If you've ever wondered why all space games make their ships into an allegory of naval vessels, here's why; the functional distinction between navy and air force vehicles is that if a naval vessel suffers disabling but repairable damage, it's simply knocked out of the fight temporarily. If an airforce vehicle suffers disabling damage, it crashes.
Self reparability is the key here. A 'ship' in SS is big enough that any damage it takes, given enough time and supplies, it can just float and fix it on its own. A 'fighter' however isn't big enough to hold enough supplies to a self-repair, nor are they structurally redundant enough having sustained critical damage to be capable of fielding a repairing expedition (see: the prospect of climbing out onto the wing of a jet liner to fix an engine before it hits the ground).
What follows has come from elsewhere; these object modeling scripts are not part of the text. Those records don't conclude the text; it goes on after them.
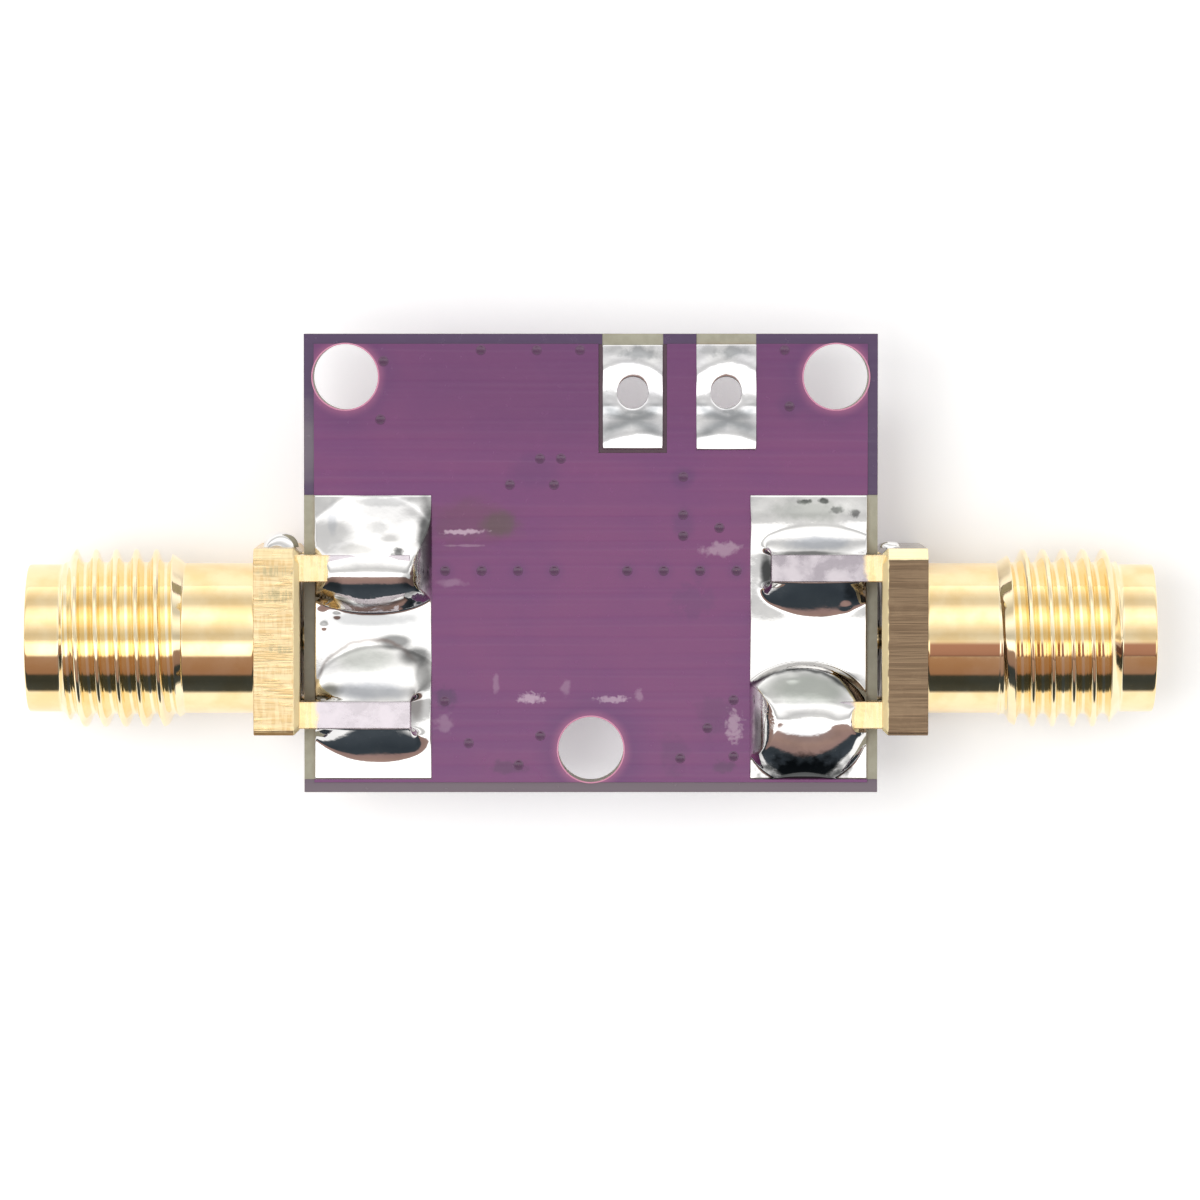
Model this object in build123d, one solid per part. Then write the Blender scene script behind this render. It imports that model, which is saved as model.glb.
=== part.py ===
from build123d import *
import os
from typing import NamedTuple

# Bias tee module: a small purple printed board between two edge-mounted coaxial jacks of the SMA type.
# The board lies component side down, as it would on a table, and stands on the two square jack flanges.
# X runs from jack to jack, +Y points at the wire pads, +Z is up, and Z = 0 is the plane it rests on.

# Printed board
board_width = 20.0
laminate_thickness = 1.5
foil_thickness = 0.05
mask_thickness = 0.03
copper_pullback = 0.36
copper_gap = 0.18

# Mounting holes: two in the upper corners, one in the middle of the lower edge
mount_hole_dia = 2.3
mount_hole_inset_x = 1.45
mount_hole_inset_y = 1.5

# Wire pads for the supply, with a plated hole in each
wire_pad_width = 2.1
wire_pad_height = 3.6
wire_pads_from_axis = 6.74
wire_hole_dia = 1.1
wire_hole_from_edge = 2.05
plus_pad_x = 1.46
minus_pad_x = 4.72
plated_wall = 0.16
tin_thickness = 0.04
isolation_gap = 0.2

# Coaxial jack, turned and milled from one bar; its 1/4-36 thread is drawn at the crest diameter
jack_axis_from_bottom = 5.3
jack_seat_gap = 0.12
flange_side = 6.5
flange_thickness = 1.6
flange_corner_bevel = 0.22
flange_back_bevel = 0.2
neck_dia = 5.3
neck_length = 2.5
thread_dia = 6.3
thread_length = 4.3
thread_lead_in = 0.275
pilot_dia = 5.2
pilot_length = 1.22
tip_chamfer = 0.1
socket_dia = 4.6
socket_depth = 1.9
insulator_dia = 4.1

# The four legs that straddle the board edge
leg_width = 0.95
leg_length = 3.85
leg_pitch = 5.1
leg_back_reach = 3.03
leg_front_thickness = 1.0
leg_tip_chamfer = 0.08

# Spring contact in the middle of the jack
contact_dia = 1.27
contact_hole_dia = 0.94
contact_hole_depth = 2.6
contact_slot_width = 0.15
contact_slot_depth = 1.9
pin_dia = 0.8
pin_length = 2.6
pin_tip_chamfer = 0.1
seat_film = 0.02

# Pads under the jacks and the solder on them
jack_pad_length = 4.1
jack_pad_height = 9.95
jack_pad_shift = 0.12
solder_film = 0.06
back_mound_height = 0.8
back_mound_inset = 0.12
front_mound_height = 0.7
front_mound_shift = 0.1
pin_mound_height = 0.55
# How far the crown of each mound stops short of the leg's two ends, and how far it stands out beside the leg
back_crown_short = 0.15
back_crown_side = 0.14
front_crown_short = 0.2
front_crown_side = 0.1
pin_crown_short = 0.3
pin_crown_side = 0.06
solder_corner_share = 0.5
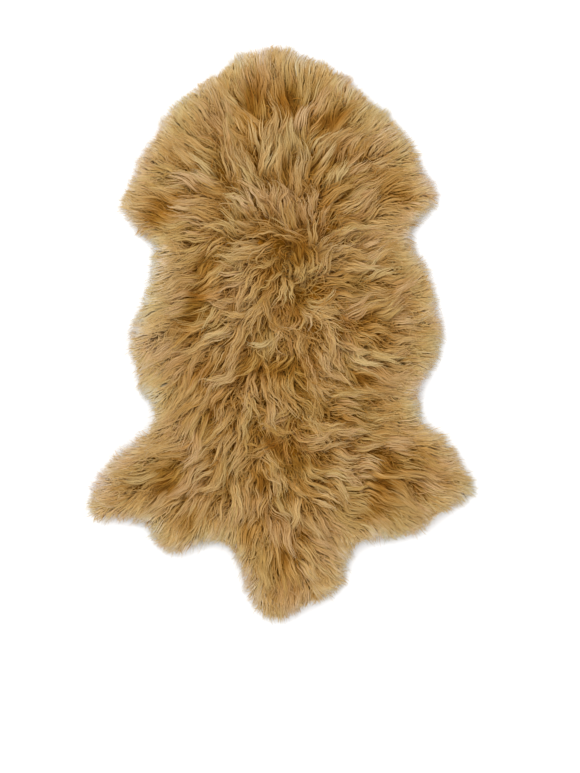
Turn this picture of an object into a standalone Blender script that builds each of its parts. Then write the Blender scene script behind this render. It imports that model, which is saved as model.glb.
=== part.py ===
"""A long-wool sheepskin rug lying flat: one hide with its wool on, modelled as one solid.

Metres, +Z up. The skin lies on Z = 0 with the neck end towards +Y, the tail towards -Y, and
the origin under the middle of its outline. The solid fills the space that the wool takes up:
its rim is the line that the wool tips reach, and its top is the height that the wool stands.
"""

import math

import bmesh
import bpy
import numpy as np
from mathutils import noise, Vector

# Driving dimensions, in metres
LENGTH = 0.950  # neck to tail, over the wool
BACK_HEIGHT = 0.050  # the wool along the middle of the back
EDGE_HEIGHT = 0.038  # the wool a short way in, where it starts to fall to the rim
RIM_HEIGHT = 0.007  # the wool tips at the outline stand this far off the floor
FALL_WIDTH = 0.062  # the wool falls to the rim over this width
RISE_WIDTH = 0.200  # and it rises on to the back over this width

# How uneven the top of the wool is
TUFT_HEIGHT = 0.0035
TUFT_SIZE = 0.060

# The wool parts along the spine, in a shallow trough
PARTING_DEPTH = 0.006
PARTING_WIDTH = 0.045
PARTING_FRONT = 0.120  # y of its end between the shoulders
PARTING_BACK = -0.170  # y of its end over the hips

# The mesh is a turned blank, with a spoke for each point of the smoothed outline and rings
# at these shares of a spoke, from the middle of the back to the rim.
STEPS_PER_POINT = 4
TOP_RINGS = (0.0, 0.10, 0.21, 0.33, 0.46, 0.58, 0.69, 0.79, 0.87, 0.925, 0.965, 0.99, 1.0)
FOOT_RING = 0.965  # the flat underside stops here, a little inside the rim

# The levels of the blank's rim and top over its open foot, which only tell them apart
RIM_LEVEL = 1.0
TOP_LEVEL = 2.0

# At a share s of its spoke, a place is s to these powers of the rim point's x and y, so the
# spokes leave the middle along the spine and turn out to the rim. The inner rings are rounded
# off from the outline's shape to that of this ellipse, by (1 - s) to the power ROUNDING.
ACROSS_POWER = 1.25
ALONG_POWER = 0.85
ELLIPSE_HALF_AXES = (0.25, 0.42)
ROUNDING = 4

# The outline that the wool tips reach, clockwise from the neck as seen from above:
# place, x across the skin, y along it. It is centred, and scaled to LENGTH, below.
OUTLINE = (
    ("neck, middle", 0.000, 0.468),
    ("neck, right lock", 0.044, 0.452),
    ("neck, right", 0.089, 0.429),
    ("right shoulder, inner", 0.137, 0.391),
    ("right shoulder", 0.182, 0.348),
    ("right shoulder, outer", 0.215, 0.303),
    ("right foreleg, front", 0.236, 0.260),
    ("right foreleg, tip", 0.256, 0.222),
    ("right foreleg, back", 0.229, 0.184),
    ("right armpit", 0.212, 0.150),
    ("right ribs, front", 0.240, 0.104),
    ("right ribs", 0.253, 0.050),
    ("right belly", 0.264, -0.008),
    ("right belly, back", 0.245, -0.062),
    ("right flank", 0.227, -0.100),
    ("right groin", 0.231, -0.138),
    ("right hind leg, front", 0.265, -0.166),
    ("right hind leg, outer", 0.297, -0.208),
    ("right hind leg, tip", 0.314, -0.250),
    ("right hind leg, back", 0.279, -0.285),
    ("right thigh, lower", 0.232, -0.321),
    ("right thigh, inner", 0.186, -0.336),
    ("right of the tail, notch", 0.143, -0.341),
    ("tail, right root", 0.114, -0.364),
    ("tail, right side", 0.102, -0.408),
    ("tail, right corner", 0.066, -0.437),
    ("tail, right tip", 0.030, -0.454),
    ("tail, tip", -0.004, -0.469),
    ("tail, left corner", -0.048, -0.444),
    ("tail, left side", -0.066, -0.392),
    ("tail, left root", -0.086, -0.353),
    ("left of the tail, notch", -0.119, -0.343),
    ("left thigh, inner", -0.163, -0.361),
    ("left thigh, lower", -0.201, -0.348),
    ("left thigh, notch", -0.222, -0.314),
    ("left hind leg, back", -0.262, -0.306),
    ("left hind leg, tip", -0.308, -0.303),
    ("left hind leg, outer", -0.307, -0.256),
    ("left hind leg, front", -0.278, -0.199),
    ("left groin, leg", -0.236, -0.166),
    ("left groin", -0.212, -0.132),
    ("left flank", -0.230, -0.088),
    ("left belly", -0.248, -0.030),
    ("left ribs", -0.238, 0.030),
    ("left ribs, front", -0.217, 0.086),
    ("left armpit", -0.211, 0.143),
    ("left foreleg, back", -0.241, 0.169),
    ("left foreleg, tip", -0.262, 0.208),
    ("left foreleg, front", -0.242, 0.262),
    ("left shoulder, outer", -0.214, 0.315),
    ("left shoulder", -0.182, 0.360),
    ("left shoulder, inner", -0.144, 0.400),
    ("neck, left", -0.097, 0.434),
    ("neck, left lock", -0.050, 0.460),
)


def clear_scene():
    for obj in list(bpy.data.objects):
        bpy.data.objects.remove(obj)


def collection_named(name):
    """A new collection in the scene."""
    made = bpy.data.collections.new(name)
    bpy.context.scene.collection.children.link(made)
    return made


def wool_material():
    """Camel-dyed wool: matt, and not metallic."""
    made = bpy.data.materials.new("camel wool")
    made.use_nodes = True
    shader = made.node_tree.nodes["Principled BSDF"]
    shader.inputs["Base Color"].default_value = (0.42, 0.26, 0.11, 1.0)
    shader.inputs["Roughness"].default_value = 0.8
    shader.inputs["Metallic"].default_value = 0.0
    return made


def outline_guide(guides):
    """The outline as a closed, smooth curve through its named places, kept as a wire guide."""
    curve = bpy.data.curves.new("outline", "CURVE")
    curve.dimensions = "2D"
    curve.resolution_u = STEPS_PER_POINT
    spline = curve.splines.new("BEZIER")
    spline.bezier_points.add(len(OUTLINE) - 1)
    for point, (_, x, y) in zip(spline.bezier_points, OUTLINE):
        point.co = (x, y, 0.0)
        point.handle_left_type = "AUTO"
        point.handle_right_type = "AUTO"
    spline.use_cyclic_u = True
    guide = bpy.data.objects.new("outline", curve)
    guide.hide_render = True
    guide.display_type = "WIRE"
    guides.objects.link(guide)
    return guide


def outline_points(guide):
    """The guide's points, one for each spoke, centred on the origin and LENGTH long."""
    mesh = bpy.data.meshes.new_from_object(guide)
    points = np.array([vertex.co.xy for vertex in mesh.vertices])
    bpy.data.meshes.remove(mesh)
    low, high = points.min(axis=0), points.max(axis=0)
    return (points - (low + high) / 2) * LENGTH / (high[1] - low[1])


def distance_to_outline(places, outline):
    """How far each place is from the nearest side of the outline."""
    start, side = outline, np.roll(outline, -1, axis=0) - outline
    to_place = places[:, None] - start
    along = (to_place * side).sum(axis=2) / (side**2).sum(axis=1)
    nearest = start + along.clip(0, 1)[:, :, None] * side
    return np.linalg.norm(places[:, None] - nearest, axis=2).min(axis=1)


def parting(places):
    """How deep the parting is at each place: PARTING_DEPTH on the middle of its line, and
    falling away like a bell curve with the distance from it."""
    x, y = places.T
    past_end = y - y.clip(PARTING_BACK, PARTING_FRONT)
    return PARTING_DEPTH * np.exp(-(x**2 + past_end**2) / (PARTING_WIDTH / 2) ** 2)


def wool_height(places, outline):
    """The height of the wool at each place: it rises in a quarter round from the rim to
    EDGE_HEIGHT, and goes on rising gently to BACK_HEIGHT, with tufts and the parting."""
    inside = distance_to_outline(places, outline)
    fall = (inside / FALL_WIDTH).clip(0, 1)
    rise = (inside / RISE_WIDTH).clip(0, 1)
    shoulder = np.sqrt(1 - (1 - fall) ** 2)
    back = 0.5 - 0.5 * np.cos(math.pi * rise)
    height = RIM_HEIGHT + (EDGE_HEIGHT - RIM_HEIGHT) * shoulder + (BACK_HEIGHT - EDGE_HEIGHT) * back
    tufts = np.array([noise.noise(Vector((x, y, 0.0)) / TUFT_SIZE) for x, y in places])
    return height + TUFT_HEIGHT * tufts * fall - parting(places)


def blank(name):
    """A turned cap of radius 1, with its top at TOP_LEVEL, its rim at RIM_LEVEL and its open
    foot at 0: a profile from the top of the axis, out over the rim and in to the foot, with a
    Screw modifier."""
    *top, rim = TOP_RINGS
    profile = [(share, 0.0, TOP_LEVEL) for share in top]
    profile += [(rim, 0.0, RIM_LEVEL), (FOOT_RING, 0.0, 0.0)]
    mesh = bpy.data.meshes.new(name)
    mesh.from_pydata(profile, [(i, i + 1) for i in range(len(profile) - 1)], [])
    turned = bpy.data.objects.new(name, mesh)
    screw = turned.modifiers.new("turn", "SCREW")
    screw.steps = screw.render_steps = len(OUTLINE) * STEPS_PER_POINT
    screw.use_merge_vertices = True
    screw.merge_threshold = 0.0001
    bpy.context.scene.collection.objects.link(turned)
    bpy.context.view_layer.update()
    evaluated = turned.evaluated_get(bpy.context.evaluated_depsgraph_get())
    solid = bpy.data.meshes.new_from_object(evaluated)
    bpy.data.objects.remove(turned)
    return solid


def spoke_places(turned, outline):
    """The place on the skin of each point of the blank: its spoke is the one at its turn
    about the axis, and its share of that spoke is its radius."""
    x, y, _ = turned.T
    clockwise = np.arctan2(x, y)
    spokes = np.rint(clockwise / math.tau * len(outline)).astype(int) % len(outline)
    ellipse = np.column_stack([np.sin(clockwise), np.cos(clockwise)]) * ELLIPSE_HALF_AXES
    shares = np.hypot(x, y)[:, None]
    rounded = (1 - shares.clip(0, 1)) ** ROUNDING
    rim = (1 - rounded) * outline[spokes] + rounded * ellipse
    return rim * shares ** (ACROSS_POWER, ALONG_POWER)


def sheepskin(collection, outline):
    """The hide with its wool, as one closed solid: the blank laid out to the outline, and
    closed below with one flat face."""
    mesh = blank("sheepskin")
    turned = np.array([vertex.co for vertex in mesh.vertices])
    places = spoke_places(turned, outline)
    height = RIM_HEIGHT * turned[:, 2] / RIM_LEVEL
    on_top = turned[:, 2] > (RIM_LEVEL + TOP_LEVEL) / 2
    height[on_top] = wool_height(places[on_top], outline)
    mesh.vertices.foreach_set("co", np.column_stack([places, height]).ravel())
    body = bmesh.new()
    body.from_mesh(mesh)
    bmesh.ops.holes_fill(body, edges=body.edges)
    bmesh.ops.recalc_face_normals(body, faces=body.faces)
    body.to_mesh(mesh)
    body.free()
    mesh.shade_smooth()
    made = bpy.data.objects.new("sheepskin", mesh)
    made.data.materials.append(wool_material())
    collection.objects.link(made)
    return made


def main():
    clear_scene()
    rug = collection_named("sheepskin rug")
    guides = collection_named("guides")
    outline = outline_points(outline_guide(guides))
    sheepskin(rug, outline)


main()
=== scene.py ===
"""The looks of a long-wool sheepskin rug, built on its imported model.

The tanned hide is a thin sheet on the floor. A dense undercoat stands on it, then come short,
curly hairs, and over them lie the locks of wool: some thousands of locks, each a few hairs
that share a wave and draw together towards their tips. The locks belong to tufts, which share
more of it. Each hair is a narrow ribbon. The wool is combed as on the real skin, away from the
spine and out over the edge of the hide, by the directions in COMBING. It is parted and heaped
by HOLLOWS, and EDGE_TUFTS says where it stands out past the edge or stops short of it.
"""

import math

import bmesh
import bpy
import numpy as np
from bpy.props import FloatProperty, FloatVectorProperty, IntProperty, PointerProperty
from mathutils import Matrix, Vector
from mathutils.bvhtree import BVHTree
from mathutils.geometry import delaunay_2d_cdt


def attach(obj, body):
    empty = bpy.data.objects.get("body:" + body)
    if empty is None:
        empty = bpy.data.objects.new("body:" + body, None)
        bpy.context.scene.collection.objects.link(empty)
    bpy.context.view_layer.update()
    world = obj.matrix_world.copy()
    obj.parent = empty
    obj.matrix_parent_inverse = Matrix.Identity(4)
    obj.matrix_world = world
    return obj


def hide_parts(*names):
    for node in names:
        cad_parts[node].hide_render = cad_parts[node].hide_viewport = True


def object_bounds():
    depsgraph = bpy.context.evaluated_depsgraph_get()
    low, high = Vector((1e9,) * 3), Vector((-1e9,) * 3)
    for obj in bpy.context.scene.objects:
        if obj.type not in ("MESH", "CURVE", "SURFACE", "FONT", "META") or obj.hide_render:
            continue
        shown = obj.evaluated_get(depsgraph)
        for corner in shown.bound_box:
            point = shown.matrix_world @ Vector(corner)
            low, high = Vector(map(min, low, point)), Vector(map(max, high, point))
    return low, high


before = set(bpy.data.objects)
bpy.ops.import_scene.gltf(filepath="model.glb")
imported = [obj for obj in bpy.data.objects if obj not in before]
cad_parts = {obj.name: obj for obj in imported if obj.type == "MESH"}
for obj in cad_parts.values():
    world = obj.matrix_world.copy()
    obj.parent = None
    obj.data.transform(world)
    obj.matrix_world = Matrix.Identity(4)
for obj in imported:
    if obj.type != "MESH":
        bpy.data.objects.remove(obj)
CAD_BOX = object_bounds()
NODE = "sheepskin"

bl_info = {
    "name": "Sheepskin Rug",
    "version": (1, 0, 0),
    "blender": (4, 5, 0),
    "location": "3D View > Sidebar > Sheepskin",
    "description": "Lays out a long-wool sheepskin rug: hide, undercoat and locks of wool",
    "category": "Add Mesh",
}

# ---------------------------------------------------------------- sizes, in metres

MM = 0.001
UV_NAME = "OFBake"

GRID_STEP = 3 * MM  # spacing of the grids that hold the height and the combing
GRID_MARGIN = 30 * MM  # they reach this far past the CAD box

SKIN_THICKNESS = 2.5 * MM
SKIN_INSET = 22 * MM  # the hide ends this far inside the line of the wool tips
SKIN_TRIANGLE = 15 * MM  # side of its triangles
UNDERCOAT_INSET = 20 * MM  # the undercoat ends this far inside that line
UNDERCOAT_SHARE = 0.44  # of the wool's height
UNDERCOAT_ROUGH = 0.10  # how uneven that share is
UNDERCOAT_RISE = 30 * MM  # it rises to it over this width
UNDERCOAT_TRIANGLE = 7 * MM
RIM_HEIGHT = 7 * MM  # of the wool tips at the outline, as in the CAD solid
LOWEST_HAIR = 0.8 * MM  # no hair is nearer than this to the floor

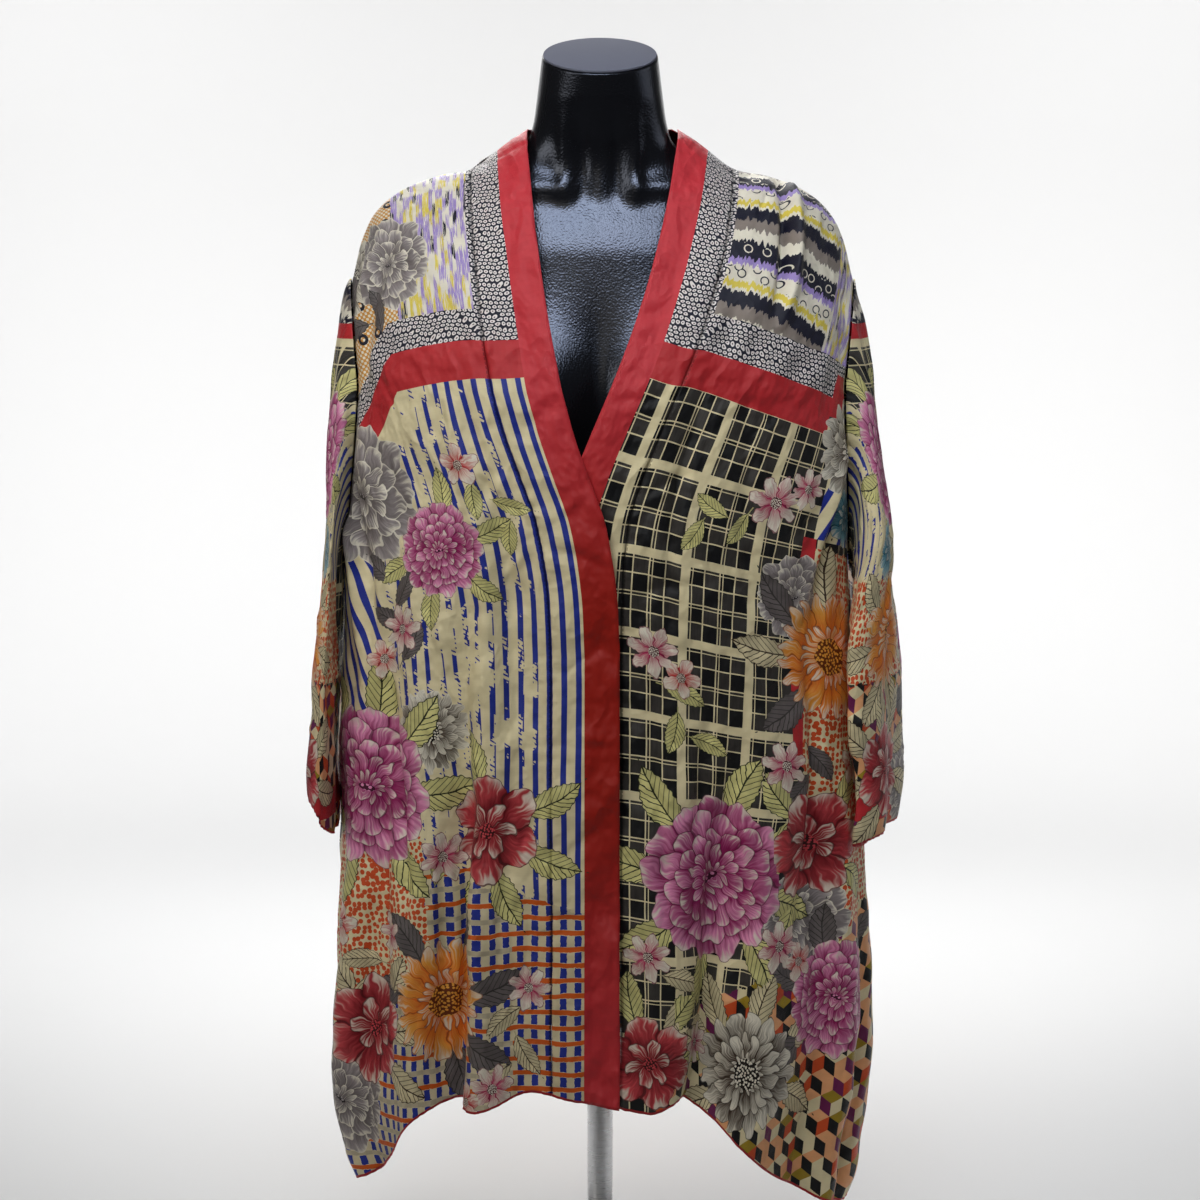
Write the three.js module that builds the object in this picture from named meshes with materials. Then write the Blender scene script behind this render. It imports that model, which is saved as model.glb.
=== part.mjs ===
// Kimono cardigan of thin printed silk, worn by a limbless dress form on a plain stand.
// Millimetres, +Z up, the front faces -Y. "Right" and "left" are the wearer's, so right is at -X.
// The origin is the middle of the stand's underside.

import * as THREE from "three";

// ---- driving sizes ----
const clothThickness = 1.6;
const seamGap = 0.3; // clear space between two pieces that are sewn together
const bandWidth = 63; // front and neck bands, measured level across the body
const underlap = 5; // how far the left front lies behind the right one at the centre
const chestLevel = 880; // the yoke is draped above it, the body hangs below it
const capShare = 0.27; // share of a panel's rows that lie above the chest level
const roundness = 2.3; // power of the oval level sections
const yokeSlope = 0.3; // 0 is a round shoulder, 1 is a straight slope to the chest
const shoulderY = 8;
const neckSide = 68; // X of the neck opening on the shoulder line
const bandFoot = 121; // X where the band's seam crosses the shoulder line
const shoulderEnd = 234; // X of the dropped shoulder, where the sleeve is sewn on
const slip = 5; // the garment has slipped this far towards the wearer's left shoulder
const edgeBow = { right: 4, left: 9 }; // how far each front edge bows out between shoulder and chest
const neckBack = { y: 70, z: 1121 }; // middle of the back neckline
const underarmLevel = 705;
const armholeSpread = 15; // degrees that the armhole gapes to each side of the side line

const degrees = Math.PI / 180;
const mix = (a, b, t) => a + (b - a) * t;
const clamp01 = (t) => Math.min(1, Math.max(0, t));
const easeBetween = (low, high, x) => {
  const t = clamp01((x - low) / (high - low));
  return t * t * (3 - 2 * t);
};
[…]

Also, fighters in SS are small enough that few of them have enough armor not to take serious damage if their engines gets blown out and they collide with another ship, whereas ships don't have this problem in SS as in real-life (anymore).
Basically, if you were to change one thing in SS to take it from a naval allegory to an airforce allegory it would be to remove the ability to repair hull outside of a dock, so that after a serious battle no matter how many supplies you have or time you've got, in order to recover from damage you have to return to the nearest market, and if a ship is disabled and recovered it's mothballed until you can dock it again.